■ Set exercise ■
Restate the records below word for word.

■ The input ■

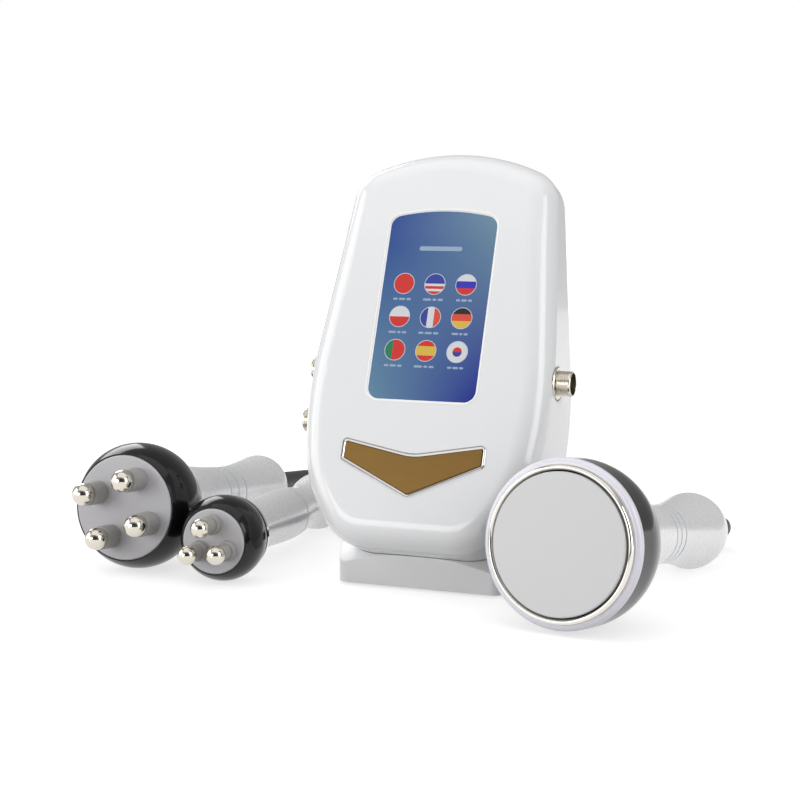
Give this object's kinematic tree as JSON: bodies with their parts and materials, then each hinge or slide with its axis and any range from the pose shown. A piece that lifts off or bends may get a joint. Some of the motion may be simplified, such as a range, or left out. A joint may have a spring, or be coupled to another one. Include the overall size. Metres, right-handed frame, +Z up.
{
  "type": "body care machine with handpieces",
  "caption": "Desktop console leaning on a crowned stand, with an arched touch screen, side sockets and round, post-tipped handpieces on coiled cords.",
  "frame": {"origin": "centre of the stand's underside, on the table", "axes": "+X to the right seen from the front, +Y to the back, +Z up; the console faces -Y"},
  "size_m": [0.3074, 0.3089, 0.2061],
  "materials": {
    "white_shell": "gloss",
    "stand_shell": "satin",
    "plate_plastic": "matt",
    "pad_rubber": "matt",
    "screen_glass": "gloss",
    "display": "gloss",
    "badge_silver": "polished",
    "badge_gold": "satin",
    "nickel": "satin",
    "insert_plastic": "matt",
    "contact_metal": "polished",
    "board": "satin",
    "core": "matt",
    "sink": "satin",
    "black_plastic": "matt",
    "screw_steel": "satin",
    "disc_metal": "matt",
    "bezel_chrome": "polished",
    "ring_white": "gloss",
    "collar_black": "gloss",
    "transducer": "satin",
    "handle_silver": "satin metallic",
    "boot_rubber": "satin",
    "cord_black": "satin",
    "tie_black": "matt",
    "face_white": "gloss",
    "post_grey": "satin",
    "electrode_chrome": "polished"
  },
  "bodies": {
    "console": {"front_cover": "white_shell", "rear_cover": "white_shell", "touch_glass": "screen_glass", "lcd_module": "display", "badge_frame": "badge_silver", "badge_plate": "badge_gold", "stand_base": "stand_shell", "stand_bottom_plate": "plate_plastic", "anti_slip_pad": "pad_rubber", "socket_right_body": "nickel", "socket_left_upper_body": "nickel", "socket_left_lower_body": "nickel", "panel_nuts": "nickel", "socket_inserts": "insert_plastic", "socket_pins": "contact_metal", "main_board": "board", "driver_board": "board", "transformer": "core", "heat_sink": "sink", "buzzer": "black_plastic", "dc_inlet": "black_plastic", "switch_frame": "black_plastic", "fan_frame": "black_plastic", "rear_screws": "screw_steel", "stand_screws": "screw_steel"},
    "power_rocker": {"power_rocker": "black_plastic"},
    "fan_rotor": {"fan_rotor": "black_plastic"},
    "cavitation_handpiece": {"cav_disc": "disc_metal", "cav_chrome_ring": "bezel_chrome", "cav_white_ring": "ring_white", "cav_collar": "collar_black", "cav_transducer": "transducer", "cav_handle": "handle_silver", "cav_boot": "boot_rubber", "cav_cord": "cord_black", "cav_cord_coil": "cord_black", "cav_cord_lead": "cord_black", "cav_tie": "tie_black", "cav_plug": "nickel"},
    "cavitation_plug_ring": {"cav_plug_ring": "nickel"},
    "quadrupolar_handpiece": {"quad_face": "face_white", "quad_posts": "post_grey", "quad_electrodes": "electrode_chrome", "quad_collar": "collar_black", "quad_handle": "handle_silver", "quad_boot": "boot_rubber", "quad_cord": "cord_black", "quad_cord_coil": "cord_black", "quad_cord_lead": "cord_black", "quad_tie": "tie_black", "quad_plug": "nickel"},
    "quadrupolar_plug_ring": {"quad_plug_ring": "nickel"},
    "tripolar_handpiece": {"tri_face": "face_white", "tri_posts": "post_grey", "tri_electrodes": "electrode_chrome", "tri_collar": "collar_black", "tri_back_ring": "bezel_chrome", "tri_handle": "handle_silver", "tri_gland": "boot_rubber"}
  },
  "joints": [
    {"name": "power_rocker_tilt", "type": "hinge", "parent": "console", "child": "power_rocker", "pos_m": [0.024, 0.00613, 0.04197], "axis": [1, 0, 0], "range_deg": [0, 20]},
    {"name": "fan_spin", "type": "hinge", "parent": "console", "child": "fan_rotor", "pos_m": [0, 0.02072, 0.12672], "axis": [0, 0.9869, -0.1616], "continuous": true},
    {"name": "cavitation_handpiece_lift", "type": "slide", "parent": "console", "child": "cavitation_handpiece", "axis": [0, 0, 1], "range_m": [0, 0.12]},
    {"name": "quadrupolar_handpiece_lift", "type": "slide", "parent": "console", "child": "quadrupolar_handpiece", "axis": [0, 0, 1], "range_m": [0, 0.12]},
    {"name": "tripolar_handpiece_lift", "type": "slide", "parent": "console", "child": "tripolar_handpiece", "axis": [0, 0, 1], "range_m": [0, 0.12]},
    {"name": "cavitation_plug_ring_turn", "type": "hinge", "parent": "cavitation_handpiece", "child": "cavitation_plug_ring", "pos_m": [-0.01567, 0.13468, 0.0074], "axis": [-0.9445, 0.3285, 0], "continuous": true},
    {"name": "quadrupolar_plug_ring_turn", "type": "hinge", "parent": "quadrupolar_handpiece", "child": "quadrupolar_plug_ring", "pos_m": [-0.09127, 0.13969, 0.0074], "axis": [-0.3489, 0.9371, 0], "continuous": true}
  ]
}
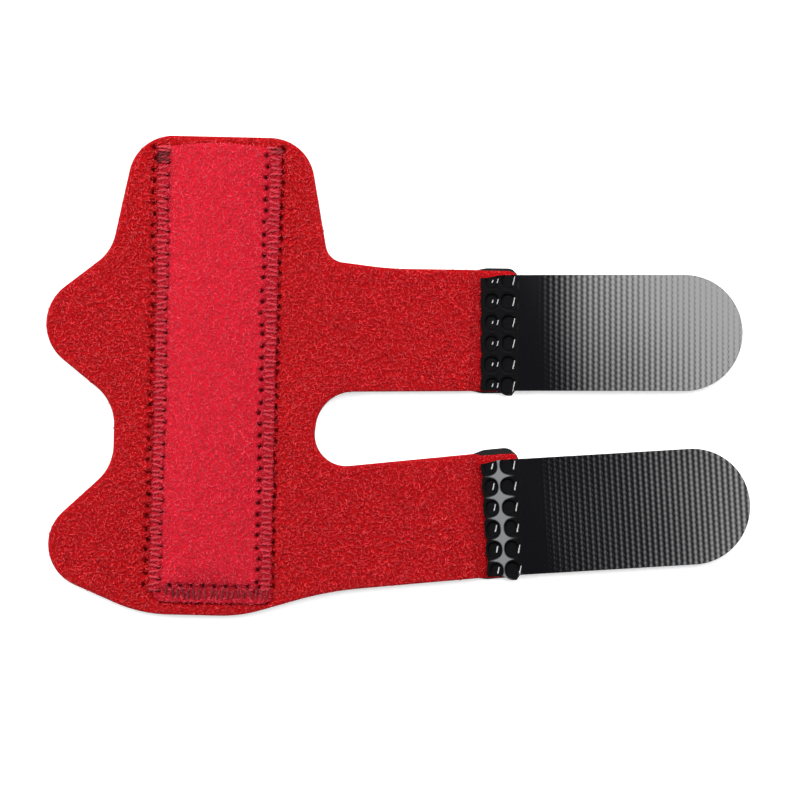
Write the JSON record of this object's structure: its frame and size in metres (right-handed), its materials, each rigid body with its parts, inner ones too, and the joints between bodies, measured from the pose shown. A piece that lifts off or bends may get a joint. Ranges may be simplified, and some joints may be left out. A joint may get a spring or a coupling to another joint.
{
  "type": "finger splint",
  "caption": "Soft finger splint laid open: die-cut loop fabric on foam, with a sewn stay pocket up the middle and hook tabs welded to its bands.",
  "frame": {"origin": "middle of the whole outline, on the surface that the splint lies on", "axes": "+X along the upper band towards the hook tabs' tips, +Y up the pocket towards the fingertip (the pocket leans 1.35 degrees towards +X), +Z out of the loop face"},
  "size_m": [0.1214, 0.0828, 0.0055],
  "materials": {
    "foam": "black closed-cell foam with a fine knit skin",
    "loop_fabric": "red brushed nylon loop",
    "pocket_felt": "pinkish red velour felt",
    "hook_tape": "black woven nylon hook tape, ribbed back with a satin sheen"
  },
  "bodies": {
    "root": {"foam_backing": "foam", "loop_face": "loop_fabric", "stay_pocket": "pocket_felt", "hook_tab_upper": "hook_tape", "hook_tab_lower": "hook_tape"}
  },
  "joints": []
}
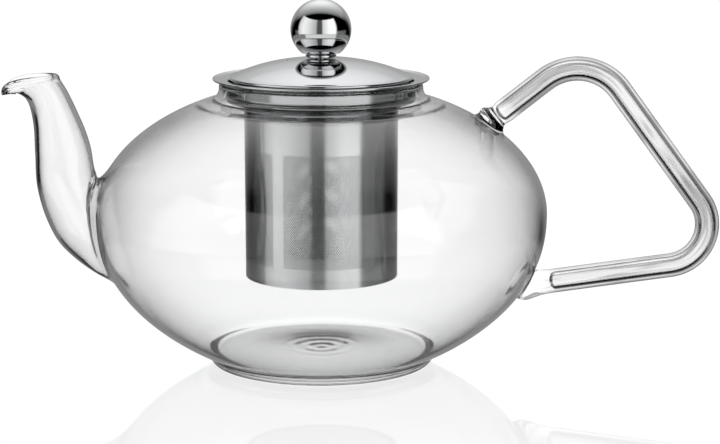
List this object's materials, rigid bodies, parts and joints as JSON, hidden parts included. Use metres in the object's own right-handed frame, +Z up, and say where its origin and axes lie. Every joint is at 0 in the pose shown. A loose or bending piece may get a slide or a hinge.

■ Response to this task ■
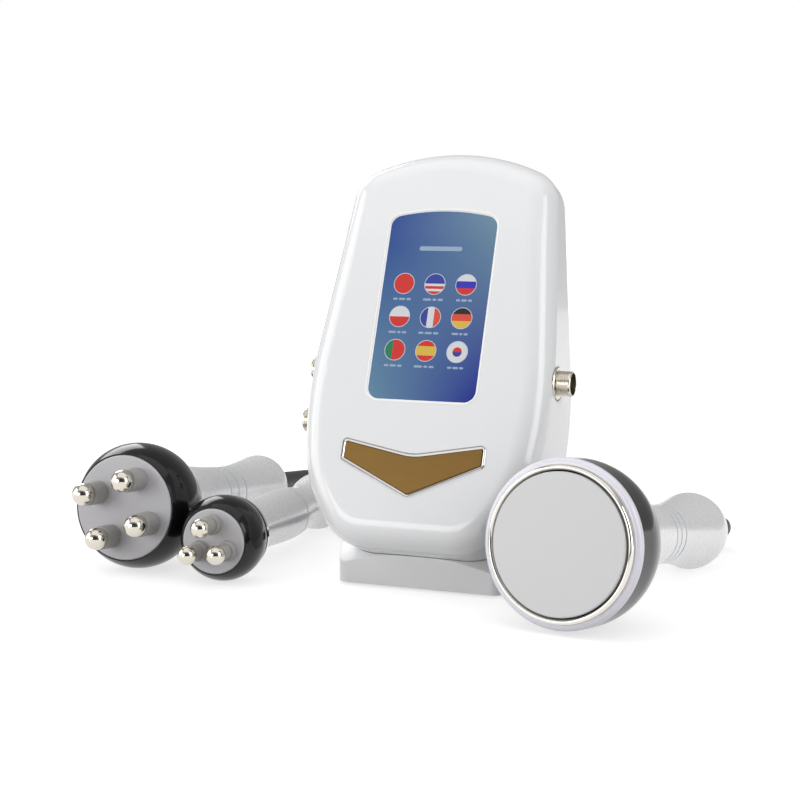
Give this object's kinematic tree as JSON: bodies with their parts and materials, then each hinge or slide with its axis and any range from the pose shown. A piece that lifts off or bends may get a joint. Some of the motion may be simplified, such as a range, or left out. A joint may have a spring, or be coupled to another one. Include the overall size. Metres, right-handed frame, +Z up.
{
  "type": "body care machine with handpieces",
  "caption": "Desktop console leaning on a crowned stand, with an arched touch screen, side sockets and round, post-tipped handpieces on coiled cords.",
  "frame": {"origin": "centre of the stand's underside, on the table", "axes": "+X to the right seen from the front, +Y to the back, +Z up; the console faces -Y"},
  "size_m": [0.3074, 0.3089, 0.2061],
  "materials": {
    "white_shell": "gloss",
    "stand_shell": "satin",
    "plate_plastic": "matt",
    "pad_rubber": "matt",
    "screen_glass": "gloss",
    "display": "gloss",
    "badge_silver": "polished",
    "badge_gold": "satin",
    "nickel": "satin",
    "insert_plastic": "matt",
    "contact_metal": "polished",
    "board": "satin",
    "core": "matt",
    "sink": "satin",
    "black_plastic": "matt",
    "screw_steel": "satin",
    "disc_metal": "matt",
    "bezel_chrome": "polished",
    "ring_white": "gloss",
    "collar_black": "gloss",
    "transducer": "satin",
    "handle_silver": "satin metallic",
    "boot_rubber": "satin",
    "cord_black": "satin",
    "tie_black": "matt",
    "face_white": "gloss",
    "post_grey": "satin",
    "electrode_chrome": "polished"
  },
  "bodies": {
    "console": {"front_cover": "white_shell", "rear_cover": "white_shell", "touch_glass": "screen_glass", "lcd_module": "display", "badge_frame": "badge_silver", "badge_plate": "badge_gold", "stand_base": "stand_shell", "stand_bottom_plate": "plate_plastic", "anti_slip_pad": "pad_rubber", "socket_right_body": "nickel", "socket_left_upper_body": "nickel", "socket_left_lower_body": "nickel", "panel_nuts": "nickel", "socket_inserts": "insert_plastic", "socket_pins": "contact_metal", "main_board": "board", "driver_board": "board", "transformer": "core", "heat_sink": "sink", "buzzer": "black_plastic", "dc_inlet": "black_plastic", "switch_frame": "black_plastic", "fan_frame": "black_plastic", "rear_screws": "screw_steel", "stand_screws": "screw_steel"},
    "power_rocker": {"power_rocker": "black_plastic"},
    "fan_rotor": {"fan_rotor": "black_plastic"},
    "cavitation_handpiece": {"cav_disc": "disc_metal", "cav_chrome_ring": "bezel_chrome", "cav_white_ring": "ring_white", "cav_collar": "collar_black", "cav_transducer": "transducer", "cav_handle": "handle_silver", "cav_boot": "boot_rubber", "cav_cord": "cord_black", "cav_cord_coil": "cord_black", "cav_cord_lead": "cord_black", "cav_tie": "tie_black", "cav_plug": "nickel"},
    "cavitation_plug_ring": {"cav_plug_ring": "nickel"},
    "quadrupolar_handpiece": {"quad_face": "face_white", "quad_posts": "post_grey", "quad_electrodes": "electrode_chrome", "quad_collar": "collar_black", "quad_handle": "handle_silver", "quad_boot": "boot_rubber", "quad_cord": "cord_black", "quad_cord_coil": "cord_black", "quad_cord_lead": "cord_black", "quad_tie": "tie_black", "quad_plug": "nickel"},
    "quadrupolar_plug_ring": {"quad_plug_ring": "nickel"},
    "tripolar_handpiece": {"tri_face": "face_white", "tri_posts": "post_grey", "tri_electrodes": "electrode_chrome", "tri_collar": "collar_black", "tri_back_ring": "bezel_chrome", "tri_handle": "handle_silver", "tri_gland": "boot_rubber"}
  },
  "joints": [
    {"name": "power_rocker_tilt", "type": "hinge", "parent": "console", "child": "power_rocker", "pos_m": [0.024, 0.00613, 0.04197], "axis": [1, 0, 0], "range_deg": [0, 20]},
    {"name": "fan_spin", "type": "hinge", "parent": "console", "child": "fan_rotor", "pos_m": [0, 0.02072, 0.12672], "axis": [0, 0.9869, -0.1616], "continuous": true},
    {"name": "cavitation_handpiece_lift", "type": "slide", "parent": "console", "child": "cavitation_handpiece", "axis": [0, 0, 1], "range_m": [0, 0.12]},
    {"name": "quadrupolar_handpiece_lift", "type": "slide", "parent": "console", "child": "quadrupolar_handpiece", "axis": [0, 0, 1], "range_m": [0, 0.12]},
    {"name": "tripolar_handpiece_lift", "type": "slide", "parent": "console", "child": "tripolar_handpiece", "axis": [0, 0, 1], "range_m": [0, 0.12]},
    {"name": "cavitation_plug_ring_turn", "type": "hinge", "parent": "cavitation_handpiece", "child": "cavitation_plug_ring", "pos_m": [-0.01567, 0.13468, 0.0074], "axis": [-0.9445, 0.3285, 0], "continuous": true},
    {"name": "quadrupolar_plug_ring_turn", "type": "hinge", "parent": "quadrupolar_handpiece", "child": "quadrupolar_plug_ring", "pos_m": [-0.09127, 0.13969, 0.0074], "axis": [-0.3489, 0.9371, 0], "continuous": true}
  ]
}
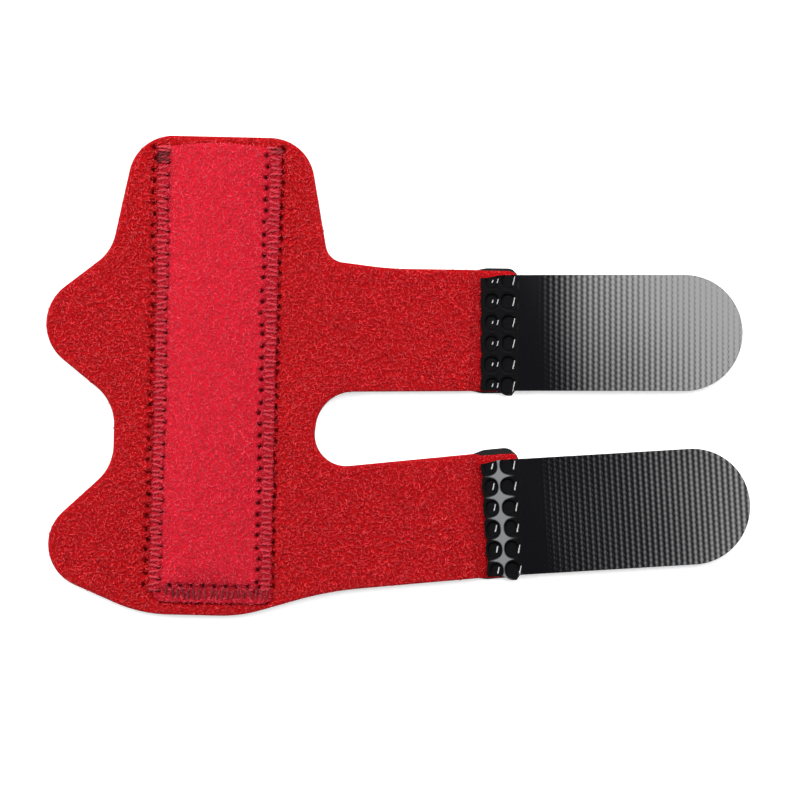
Write the JSON record of this object's structure: its frame and size in metres (right-handed), its materials, each rigid body with its parts, inner ones too, and the joints between bodies, measured from the pose shown. A piece that lifts off or bends may get a joint. Ranges may be simplified, and some joints may be left out. A joint may get a spring or a coupling to another joint.
{
  "type": "finger splint",
  "caption": "Soft finger splint laid open: die-cut loop fabric on foam, with a sewn stay pocket up the middle and hook tabs welded to its bands.",
  "frame": {"origin": "middle of the whole outline, on the surface that the splint lies on", "axes": "+X along the upper band towards the hook tabs' tips, +Y up the pocket towards the fingertip (the pocket leans 1.35 degrees towards +X), +Z out of the loop face"},
  "size_m": [0.1214, 0.0828, 0.0055],
  "materials": {
    "foam": "black closed-cell foam with a fine knit skin",
    "loop_fabric": "red brushed nylon loop",
    "pocket_felt": "pinkish red velour felt",
    "hook_tape": "black woven nylon hook tape, ribbed back with a satin sheen"
  },
  "bodies": {
    "root": {"foam_backing": "foam", "loop_face": "loop_fabric", "stay_pocket": "pocket_felt", "hook_tab_upper": "hook_tape", "hook_tab_lower": "hook_tape"}
  },
  "joints": []
}
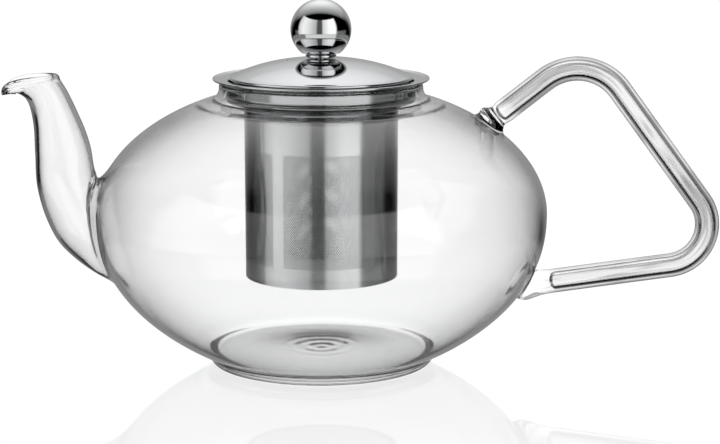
List this object's materials, rigid bodies, parts and joints as JSON, hidden parts included. Use metres in the object's own right-handed frame, +Z up, and say where its origin and axes lie. Every joint is at 0 in the pose shown. A loose or bending piece may get a slide or a hinge.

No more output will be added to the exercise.